American journalist (born 1961)

Melissa Block (born December 28, 1961) is an American radio host and journalist. She co-hosted NPR's All Things Considered news program from 2003 until August 14, 2015. In August 2015 she became a Special Correspondent for NPR, responsible for detailed profiles of newsworthy figures, and long-form stories and series on topical issues. She retired from NPR in 2023.

==Biography==
Melissa Block was born December 28, 1961. She graduated from Radcliffe College, Harvard University and was a Fulbright Scholar at the University of Geneva.

She began her NPR career in 1985 as an editorial assistant for All Things Considered and rose to become the show's senior producer. From 1994 to 2002, she was a New York reporter and correspondent for NPR. Her reporting after the September 11 attacks helped earn NPR a Peabody Award in 2001.

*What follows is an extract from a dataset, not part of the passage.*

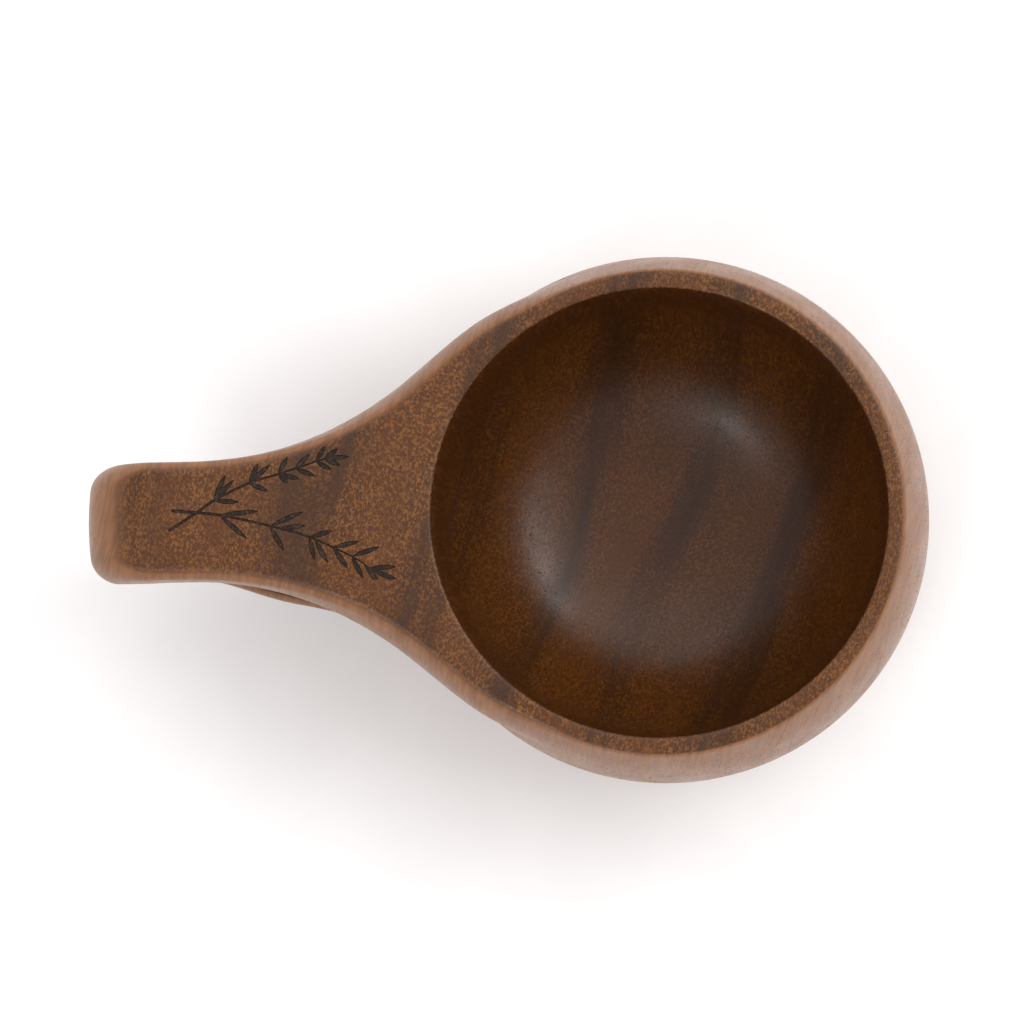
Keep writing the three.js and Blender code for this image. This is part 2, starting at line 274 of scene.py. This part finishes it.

In 2008, Block was recording an interview in Chengdu, China, when the area was struck by a 7.9 magnitude earthquake. Her earthquake coverage earned her a Peabody Award, a duPont-Columbia Award, a National Headliner Award, and the Society of Professional Journalists' Sigma Delta Chi Award. Her coverage of the 9/11 terrorist attacks earned NPR a George Foster Peabody Award. Also, her reporting from Kosovo in 1999 for NPR won an Overseas Press Club Award.